Monday, December 30, 2013 / Proshare Editorial
Proshare sought the views of analysts, market operators, economists and financial experts on the key issues that would shape/influence the Nigerian financial economy in 2014. We present below the key issues Nigeria and operators in the economy will have to contend with /appreciate in year 2014.
2014 Financial Economy Triggers
1. Changes in/from the Central Bank of Nigeria
a. Appointment of five (5) members of the Monetary Policy Committee (MPC) ahead of its first meeting of the year;
b. Appointment of a replacement for Tunde LEMO, Deputy Governor, Operations Directorate;
c. Appointment of new CBN Governor further to the exit notice by the incumbent;
d. Policy stance/direction of new CBN Governor i.e. Direction of Interest rates / govt yields AND potential tightening of monetary policy to stem liquidity etc.

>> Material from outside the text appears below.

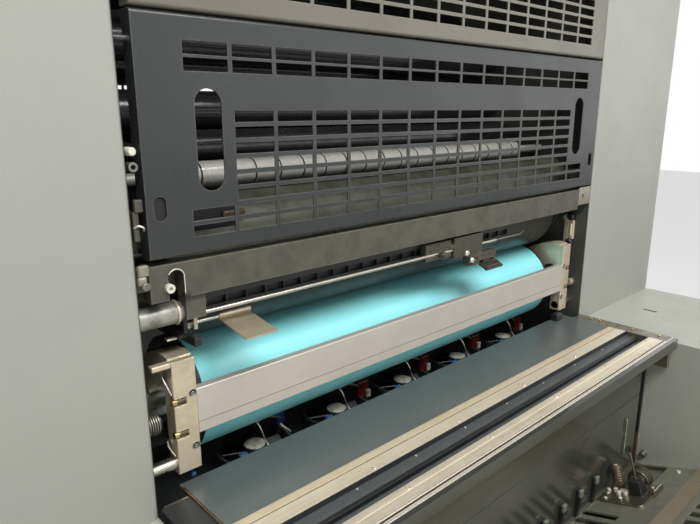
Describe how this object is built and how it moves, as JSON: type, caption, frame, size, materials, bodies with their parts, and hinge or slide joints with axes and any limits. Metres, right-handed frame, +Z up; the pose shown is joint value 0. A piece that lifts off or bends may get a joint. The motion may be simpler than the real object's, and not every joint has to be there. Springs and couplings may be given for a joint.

2. Impact of Financial Model challenges of DISCO’s become more apparent leading to delays in actualization of anticipated gains in the power sector privatization
a. The ability of the new private sector operators to source adequate funds for their CAPEX requirements;
b. Reality of impact fo sacked PHCN workers dawns on operators seeking margins; and
c. Time lag between idea and execution becomes stretched due to a myriad of issues; and
d. Cost of inefficiency to continue to be borne by individual and private entities (including public concerns/MDA’s as evidenced in the budget provisions for fuel and generator expenses in the 2014 budget).
3. Possible decline in oil revenues due to a drop in crude oil production levels occasioned by
a. The twin effect of unaddressed/sustained oil theft and financial reconciliation;
b. low accretion to the federation account due to declining share of oil receipts; and
c. Movement(s)/swings in international crude oil prices especially the impact of a (any) potential oil price decrease from the middle east or an increased supply into the market thereon.
4. The impact on inflation based on the increased spending by political players/operators in a critical pre-election year
a. Exchange rate volatility in an election year with possible consequential currency devaluation;
b. Politics of negativity is rife and unproductive as it leaves a more permanent impact on the perception index/value of the Nigerian economy;
c. Impact of 100 years centenary celebrations will have minimal effect on economy and job creation; and
d. General enthusiasm levels and confidence in the political leadership is at its lowest ebb which may act as a dampener to renewed confidence in economy.
5. New capital Base for operators in the Capital Market
a. Initial resistance lost in translation and reality;
b. Imminent mergers and realignment of brands; and
c. Investments in technology and route/channels for service delivery.
6. National Debt Stock, especially the growing foreign debt portfolio (discounting the Debt-GDP ratio that has allowed for an un-reconciled growth in consumption debt over capital debt as a component of the overall budget as reflected in the cost of servicing such debts at the detriment of capital investments)
a. Role and place of the Sovereign Wealth Fund now becomes an issue for open debate;
b. Urgency and necessity for a legislative backing for the PIB and the swf
7. The Nigerian Banking sector performance(s) in the year and its consequential impact on credit to the productive sectors and the capital market;
8. The Nigerian Capital Market faces a headwind in meeting its $1 trillion target:
a. Effect of US Fed tapering on the Nigerian bond market, and the equity market to an extent (owing in part to the profile of key market participants);
b. An uptick may come if proposals to convert over N6 trillion unclaimed dividends is finally placed in a trust fund and re-invested in the equities market;
c. The OTC market is able to ramp up services and address concerns of retail investors in such a way as to re-energise them to re-enter the market.
9. Economic Indices going hay wire due to unattended / unintentional consequence of shift in governance focus to politics:
a. Containing inflation rate at its current single digit levels
b. Reducing the exchange rate spike to its stable levels
c. Potential for spending squeeze and increased borrowing in view of revenue shortfalls
10. Dealing with the “Big Elephant in the Room” – Rising population on the back of relative stagnation/growth in revenue in the midst of deteriorating or declining infrastructural/social enabling capacity:
a. Unaddressed gap in income/wealth inequality;
b. Increasing levels of unemployment and low level of job openings/creation in both the public and private sector; and
c. Growing incidence of poverty as revealed by the NBS with consequential impact and strain on social services/cost such as security, medical, education, prison services, roads, agricultural movements etc.